All in all the two; the plants and the power filter will reach an equilibrium, at which point the plants will be removing all they can and the rest will be dealt with by your power filter.

I would carry on the fishless cycle as you would do if the plants weren't in there.

Sam

EDIT - please remember that NH3 and NO2 will induce algae far more than NO3 alone, so have the lights as little as possible during the cycle to reduce the chance of you getting an algae bloom.
 
It is true that plants will take up NH3 and NO2, in preference over NO3 and I guess this could upset the cycle process, however you have to remember that in such cases the plants are acting as you filter so you dont need the man-made filter to do the job (although I dont advise you take it out).

It does however seem like your tank is producing NH3 at a greater rate than the plants can use it, in which case the power filter will cycle in the normal way.
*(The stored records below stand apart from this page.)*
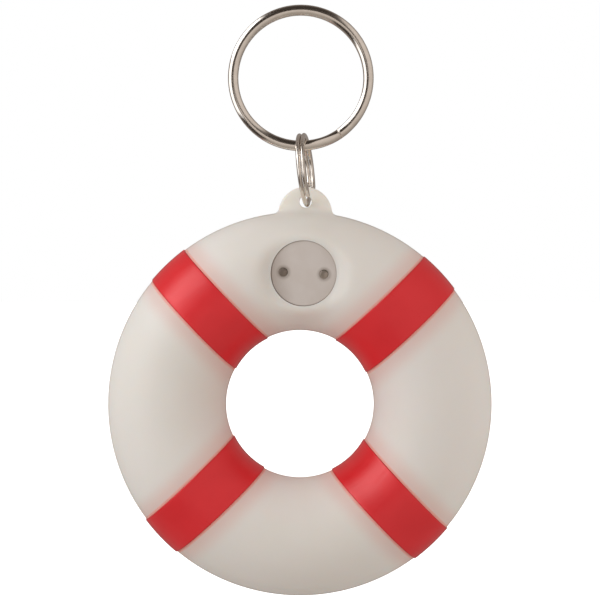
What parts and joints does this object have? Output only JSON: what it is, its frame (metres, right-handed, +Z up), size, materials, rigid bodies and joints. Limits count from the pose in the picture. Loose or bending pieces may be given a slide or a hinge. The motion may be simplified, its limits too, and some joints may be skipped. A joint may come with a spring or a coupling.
{
  "type": "floating key ring",
  "caption": "Key ring with a small hollow life ring buoy as its float: milky plastic with red bands, split rings, and a water-activated light in its rim.",
  "frame": {"origin": "the top of the key ring's opening, where it hangs on a hook or a key's loop", "axes": "+Z up with the object hanging, -Y out of its front, where the sensor cap is, +X to the right seen from the front"},
  "size_m": [0.0661, 0.0208, 0.1016],
  "materials": {
    "nickel": "bright nickel plate",
    "milky_plastic": "translucent satin",
    "red_band": "satin",
    "frosted_plastic": "frosted, translucent",
    "clear_plastic": "smooth moulded",
    "seal_rubber": "matte",
    "board": "solder mask",
    "epoxy": "glossy resin drop",
    "ceramic": "matte",
    "cell_steel": "nickel-plated can",
    "steel": "tinned steel",
    "lens": "diffused lamp resin"
  },
  "bodies": {
    "key_ring": {"key_ring": "nickel"},
    "link_ring": {"link_ring": "nickel"},
    "life_ring": {"ring_body": "milky_plastic", "band_upper_right": "red_band", "band_upper_left": "red_band", "band_lower_left": "red_band", "band_lower_right": "red_band", "sensor_cap": "frosted_plastic", "contact_left": "steel", "contact_right": "steel", "module_case": "clear_plastic", "seal_ring": "seal_rubber", "circuit_board": "board", "controller_chip": "epoxy", "resistor": "ceramic", "battery_spring": "steel", "cell_front": "cell_steel", "cell_rear": "cell_steel", "positive_plate": "steel", "led_lens": "lens", "led_anode_lead": "steel", "led_cathode_lead": "steel"}
  },
  "joints": [
    {"name": "link_ring_swing", "type": "hinge", "parent": "key_ring", "child": "link_ring", "pos_m": [0, 0, -0.02237], "axis": [1, 0, 0], "range_deg": [-110, 110]},
    {"name": "life_ring_swing", "type": "hinge", "parent": "link_ring", "child": "life_ring", "pos_m": [0.00107, 0, -0.03241], "axis": [0, 1, 0], "range_deg": [-60, 50]}
  ]
}
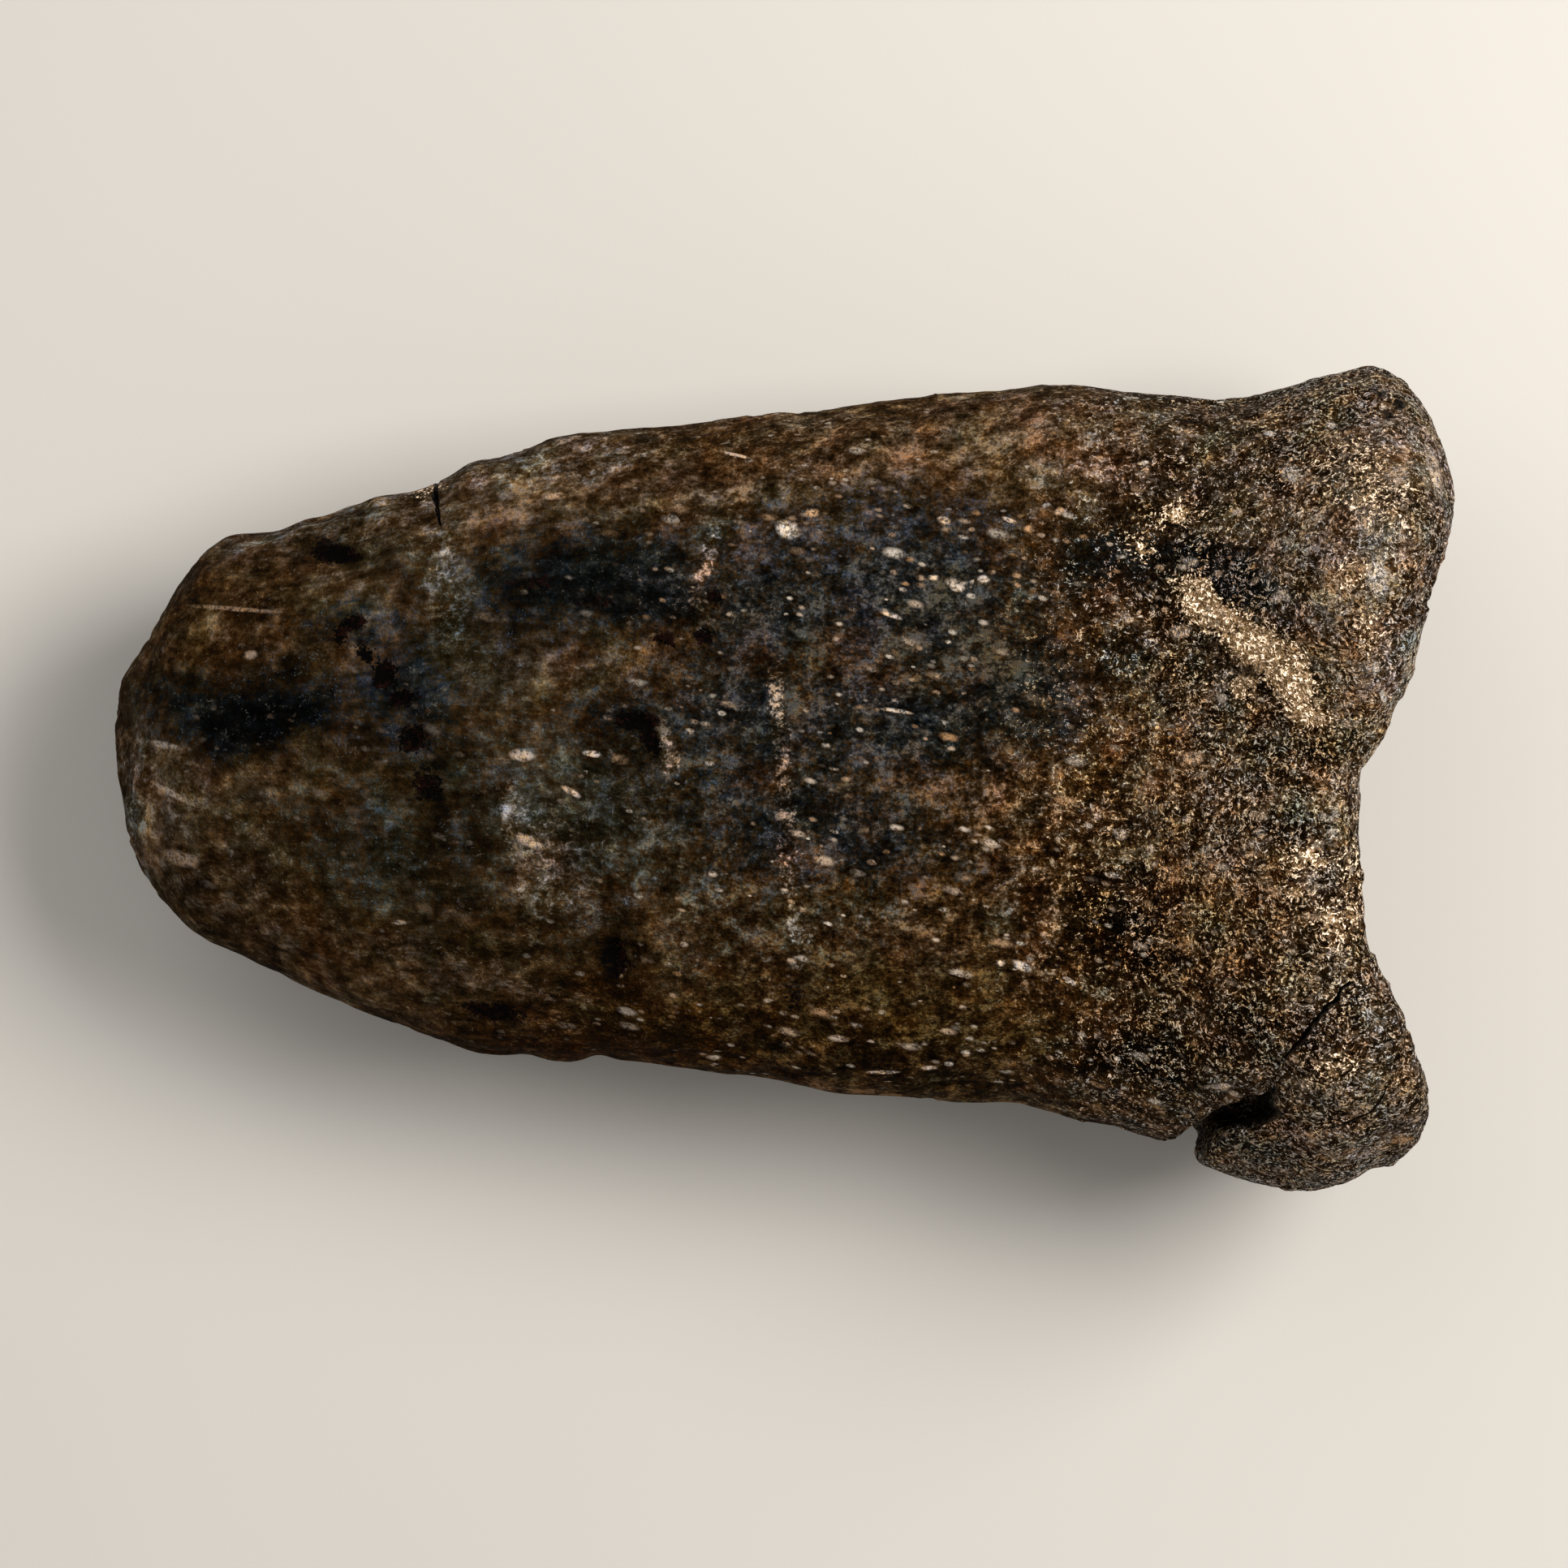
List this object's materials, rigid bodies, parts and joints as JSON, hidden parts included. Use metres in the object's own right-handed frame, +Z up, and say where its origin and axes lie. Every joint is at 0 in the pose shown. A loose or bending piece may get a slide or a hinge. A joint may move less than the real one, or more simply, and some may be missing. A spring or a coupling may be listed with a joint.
{
  "type": "fossil dinosaur vertebra",
  "caption": "Long fossil vertebra body lying on its back: a rounded front end, a waisted dark mottled shaft and a flared, hollow rear end with a cracked flake on its rim.",
  "frame": {"origin": "on the resting plane, under the middle of the bone's box", "axes": "+X along the bone towards its hollow rear end, +Y across it towards the larger rear knob, +Z up through the side that faced the ground in life"},
  "size_m": [0.0902, 0.056, 0.0361],
  "materials": {
    "fossil_bone": "satin"
  },
  "bodies": {
    "root": {"vertebra": "fossil_bone"}
  },
  "joints": []
}
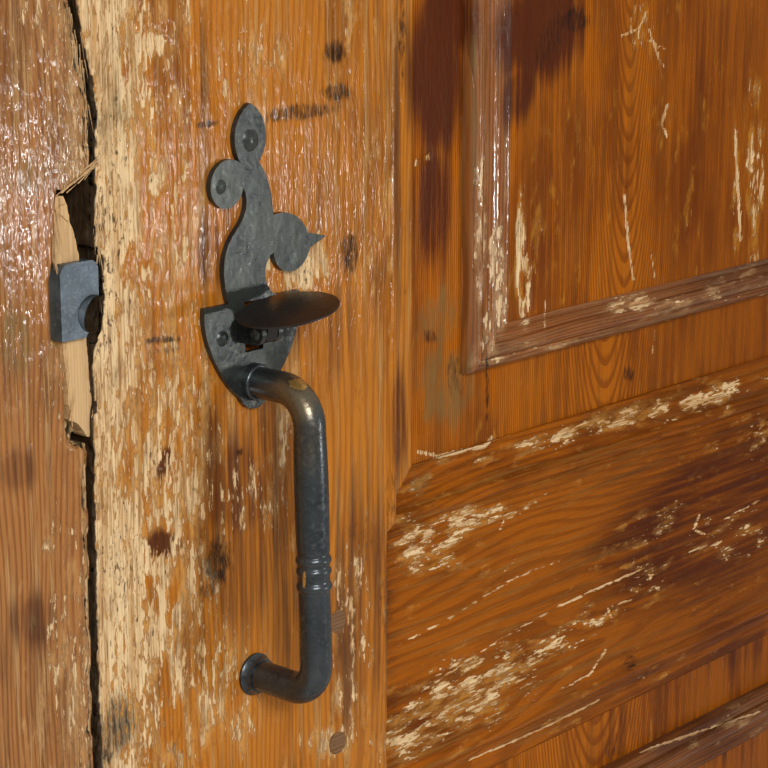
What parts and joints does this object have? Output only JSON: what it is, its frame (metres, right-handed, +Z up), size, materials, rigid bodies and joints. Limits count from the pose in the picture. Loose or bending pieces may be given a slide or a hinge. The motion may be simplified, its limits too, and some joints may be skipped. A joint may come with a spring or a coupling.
{
  "type": "arched wooden door",
  "caption": "Round-headed panelled pine door in its rebated frame, with strap hinges and a thumb latch whose scrolled plate carries a bent pull handle.",
  "frame": {"origin": "middle of the threshold's underside", "axes": "+X towards the hinge side, +Y through the door away from the face with the pull handle, +Z up"},
  "size_m": [1.256, 0.1302, 2.388],
  "materials": {
    "leaf_pine": "thick old varnish, worn and scratched",
    "frame_pine": "thick old varnish, worn and splintered",
    "oak": "worn oiled oak",
    "front_iron": "rubbed dark patina",
    "forged_iron": "forged, dark, slightly rough"
  },
  "bodies": {
    "frame": {"latch_jamb": "frame_pine", "hinge_jamb": "frame_pine", "head_left": "frame_pine", "head_right": "frame_pine", "threshold": "oak", "frame_pegs": "oak", "keeper": "forged_iron", "keeper_nails": "forged_iron", "lower_pintle": "forged_iron", "middle_pintle": "forged_iron", "upper_pintle": "forged_iron", "pintle_nails": "forged_iron"},
    "leaf": {"latch_stile": "leaf_pine", "hinge_stile": "leaf_pine", "arch_rail_left": "leaf_pine", "arch_rail_right": "leaf_pine", "lock_rail": "leaf_pine", "bottom_rail": "leaf_pine", "leaf_pegs": "oak", "upper_panel": "leaf_pine", "lower_panel": "leaf_pine", "upper_moulding_left": "leaf_pine", "upper_moulding_right": "leaf_pine", "upper_moulding_bottom": "leaf_pine", "upper_moulding_arch_left": "leaf_pine", "upper_moulding_arch_right": "leaf_pine", "lower_moulding_left": "leaf_pine", "lower_moulding_right": "leaf_pine", "lower_moulding_bottom": "leaf_pine", "lower_moulding_top": "leaf_pine", "lower_strap_hinge": "forged_iron", "middle_strap_hinge": "forged_iron", "upper_strap_hinge": "forged_iron", "strap_nails": "forged_iron", "latch_plate": "front_iron", "plate_nails": "front_iron", "pull_handle": "front_iron", "handle_rose": "front_iron", "lever_pin": "front_iron", "bar_bolt": "forged_iron", "latch_staple": "forged_iron"},
    "thumb_latch": {"thumb_lever": "front_iron"},
    "bar": {"latch_bar": "forged_iron", "bar_knob": "forged_iron"}
  },
  "joints": [
    {"name": "leaf_swing", "type": "hinge", "parent": "frame", "child": "leaf", "pos_m": [0.552, 0.039, 0.9], "axis": [0, 0, -1], "range_deg": [0, 100]},
    {"name": "thumb_press", "type": "hinge", "parent": "leaf", "child": "thumb_latch", "pos_m": [-0.434, -0.035, 1.093], "axis": [1, 0, 0], "range_deg": [0, 10]},
    {"name": "bar_lift", "type": "hinge", "parent": "leaf", "child": "bar", "pos_m": [-0.33, 0.032, 1.118], "axis": [0, 1, 0], "range_deg": [0, 6.8]}
  ],
  "couplings": [
    {"joint": "bar_lift", "follows": "thumb_press", "ratio": 0.68}
  ]
}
All in all the two; the plants and the power filter will reach an equilibrium, at which point the plants will be removing all they can and the rest will be dealt with by your power filter.

I would carry on the fishless cycle as you would do if the plants weren't in there.

Sam

EDIT - please remember that NH3 and NO2 will induce algae far more than NO3 alone, so have the lights as little as possible during the cycle to reduce the chance of you getting an algae bloom.

will it not affect the plants the lights being on a smaller amount of time? how long do you recommend? would 8 hours be too much?
 
Yeh it will affect the plants, but a few hours mid day should be enough for a week or so. 8 hrs is way to much, I ran my tank lights for 4hours a day when I went away for three weeks in June, the plants survived, a bit leggy but they were OK, they just dont grow as fast.

Also, if you have the lights on for to long the algae will get a foot hold because of the NH3 and NO2 and smother all the plants and you'll just have to throw them all away if that happens.

Prevention is better than cure.

Sam
 
Yeh it will affect the plants, but a few hours mid day should be enough for a week or so. 8 hrs is way to much, I ran my tank lights for 4hours a day when I went away for three weeks in June, the plants survived, a bit leggy but they were OK, they just dont grow as fast.

Also, if you have the lights on for to long the algae will get a foot hold because of the NH3 and NO2 and smother all the plants and you'll just have to throw them all away if that happens.

Prevention is better than cure.

Sam

Im glad i asked now as ive been leaving the lights on at least 8 hrs :blink: just turned them off now!